Der Pygmalion-Effekt wurde im Lehr-Lern-Kontext erstmalig im sogenannten Oak School-Experiment von Rosenthal und Jacobson (1966, 1971) untersucht und stieß die Forschung zu Kompetenzerwartungen von Lehrpersonen an (Kapitel 6). Rosenthal und Jacobson (1966, 1971) manipulierten nach dem Zufallsprinzip die Kompetenzerwartungen von Lehrkräften an ihre Schüler*innen, die sich selbst erfüllten: Schüler*innen, von denen die Lehrkräfte dachten, sie würden im Laufe des Schuljahres besonders viele Kompetenzen und Fähigkeiten aufbauen, schnitten in einem Test am Ende eines Schuljahres tatsächlich besser ab. Inzwischen ist der Pygmalion-Effekt mehrfach überprüft und bestätigt worden (u. a. Jussim & Harber, 2005; Ludwig, 2018). Damit der Pygmalion-Effekt wirksam werden kann, ist es notwendig, dass Lernende das Verhalten der Lehrperson hinnehmen und diesem keinen Widerstand entgegensetzen (Brophy & Good, 1976; Tauber, 1997). Erwartungen sind auch im Fokus von Theorien der Lehr-Lern-Interaktion, z. B. im transaktionalen Modell von Nickel (1985), das sich explizit auf den Pygmalion-Effekt beruft (Kapitel 7), sowie im Interaktionsregulationsmodell von Rosemann (1978), der insbesondere normative Erwartungen betrachtet (Kapitel 8). Viele Kompetenzerwartungen von Lehrpersonen sind in natürlichen Lehr-Lenr-Situationen aufgrund von verschiedenen Stereotypen verzerrt (Kapitel 9).

Weitergehend können auch Lernende Erwartungen an Lehrpersonen haben (Feldman & Prohaska, 1979; Kapitel 10). Diese speisen sich u. a. auch aus den Gruppenzugehörigkeiten der Lehrkräfte (z. B. Geschlechtsstereotype), durch Informationen von Geschwistern bzw.

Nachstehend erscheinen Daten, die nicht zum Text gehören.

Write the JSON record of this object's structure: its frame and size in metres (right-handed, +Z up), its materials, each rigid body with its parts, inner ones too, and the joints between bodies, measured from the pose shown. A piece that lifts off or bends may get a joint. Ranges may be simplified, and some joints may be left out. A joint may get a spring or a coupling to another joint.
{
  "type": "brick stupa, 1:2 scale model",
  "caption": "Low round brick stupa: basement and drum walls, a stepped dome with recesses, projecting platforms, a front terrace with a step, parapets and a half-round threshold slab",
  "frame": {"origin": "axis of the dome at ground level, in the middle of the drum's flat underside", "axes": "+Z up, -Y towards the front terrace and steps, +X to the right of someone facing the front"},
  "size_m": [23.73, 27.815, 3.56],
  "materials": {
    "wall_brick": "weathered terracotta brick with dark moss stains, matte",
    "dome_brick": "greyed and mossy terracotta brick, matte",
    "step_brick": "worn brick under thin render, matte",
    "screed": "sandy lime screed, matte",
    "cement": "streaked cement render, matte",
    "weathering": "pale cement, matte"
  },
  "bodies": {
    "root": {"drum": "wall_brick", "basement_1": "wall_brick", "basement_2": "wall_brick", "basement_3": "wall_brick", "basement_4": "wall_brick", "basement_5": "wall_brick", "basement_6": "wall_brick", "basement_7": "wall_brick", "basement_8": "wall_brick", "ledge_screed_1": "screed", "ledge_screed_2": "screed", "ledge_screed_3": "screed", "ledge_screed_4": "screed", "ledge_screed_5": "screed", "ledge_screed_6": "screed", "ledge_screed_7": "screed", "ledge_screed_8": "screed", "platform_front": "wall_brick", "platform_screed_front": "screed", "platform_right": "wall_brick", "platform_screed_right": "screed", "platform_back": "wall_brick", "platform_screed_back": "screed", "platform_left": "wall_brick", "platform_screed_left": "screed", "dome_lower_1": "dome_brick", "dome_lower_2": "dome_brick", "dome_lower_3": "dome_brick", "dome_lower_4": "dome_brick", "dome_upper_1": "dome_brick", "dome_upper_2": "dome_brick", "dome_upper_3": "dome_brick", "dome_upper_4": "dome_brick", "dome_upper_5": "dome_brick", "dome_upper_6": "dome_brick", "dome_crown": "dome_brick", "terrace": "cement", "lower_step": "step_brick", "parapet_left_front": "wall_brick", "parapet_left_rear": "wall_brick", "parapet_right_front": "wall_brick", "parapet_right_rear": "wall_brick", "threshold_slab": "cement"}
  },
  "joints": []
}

Freund*innen oder durch öffentliche Lehrbewertungen im Internet (z. B. in Deutschland spickmich.de im Zeitraum von 2007 bis 2014 oder in den USA RateMyTeachers.com und RateMyProfessors.com). Die Lernendenerwartungen (Kapitel 11) an Lehrpersonen beeinflussen das Erleben und Verhalten der Lernenden, darunter auch die Leistung. Die Frage nach der Wirkung von Lernendenkompetenzerwartungen auf Lehrpersonen steht jedoch selten im Fokus. Bis heute sind in der englisch- und deutschsprachigen Literatur nur zwei Studien zu finden, die die Auswirkungen auf die Lehrpersonen erfassten (Feldman & Prohaska, 1979; Feldman & Theiss, 1982), die auch zu unterschiedlichen Befunden kamen: Bei Feldman und Prohaska (1979) konnte sich ein Einfluss der Lernendenkompetenzerwartungen auf die Lehrpersonen mediiert über das Verhalten zeigen, bei Feldman und Theiss (1982) blieb ein Effekt aus.

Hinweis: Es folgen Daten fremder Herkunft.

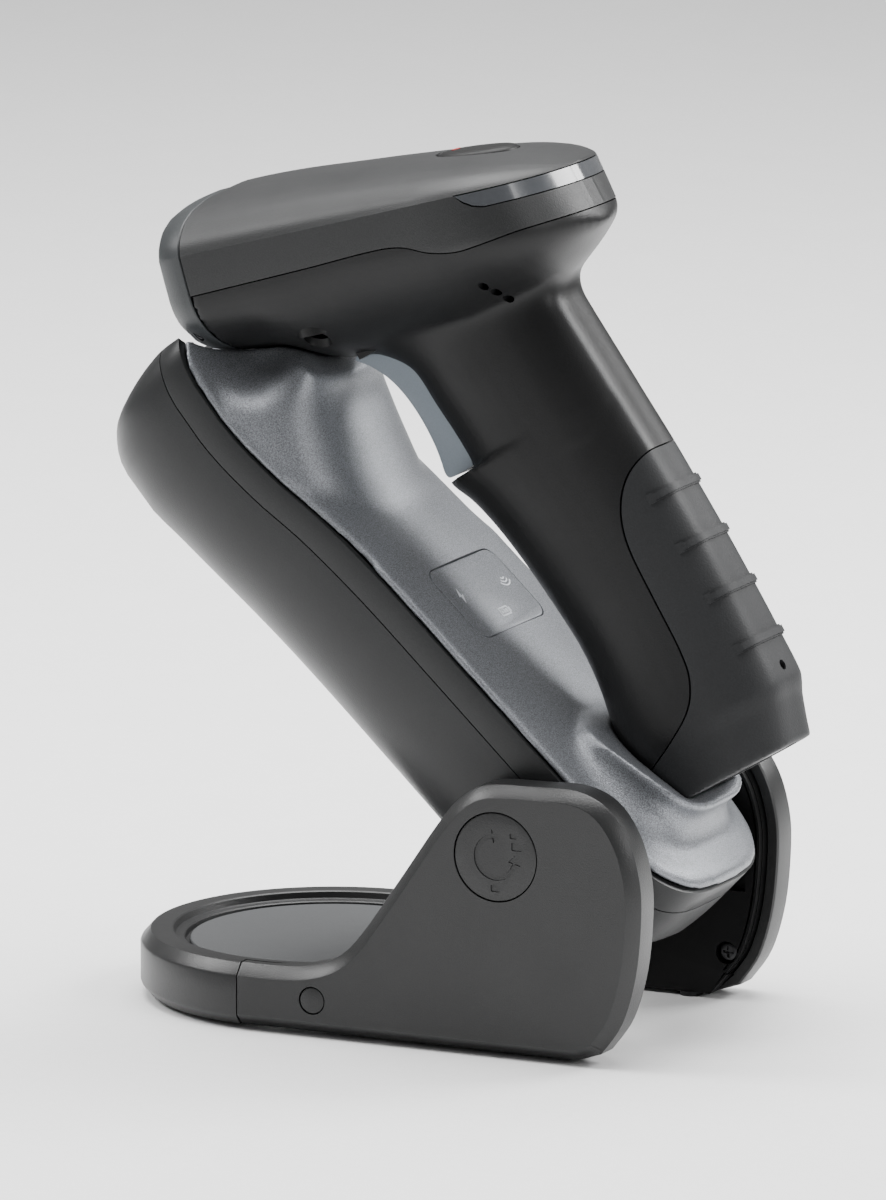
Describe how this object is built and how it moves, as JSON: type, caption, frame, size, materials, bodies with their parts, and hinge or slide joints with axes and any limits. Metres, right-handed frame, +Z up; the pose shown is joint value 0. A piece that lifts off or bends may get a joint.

Die vorliegende Arbeit widmet sich empirisch Lernendenkompetenzerwartungen an Lehrpersonen, einem vernachlässigten Aspekt in der Lehr-Lern-Interaktion (Kapitel 12). In zwei experimentellen Studien werden stereotypbasierte Erwartungsverzerrungen auf Basis von Geschlecht betrachtet (Kapitel 13 und Kapitel 14). Anschließend wird das Verhalten von Lernenden in Abhängigkeit ihrer Kompetenzerwartungen an Lehrpersonen experimentell untersucht (Kapitel 15). Eine vierte Studie fokussiert Korrelate von Lernendenkompetenzerwartungen im Erleben von Lehre bei sowohl Lernenden als auch Lehrpersonen in einer Felduntersuchung (Kapitel 16). Im Anschluss an die Präsentation der vier empirischen Untersuchungen werden die Ergebnisse im Gesamten in Bezug auf theoretische Verortung (Kapitel 17), Limitationen und Stärken (Kapitel 18) sowie praktische und theoretische Ableitungen diskutiert (Kapitel 19).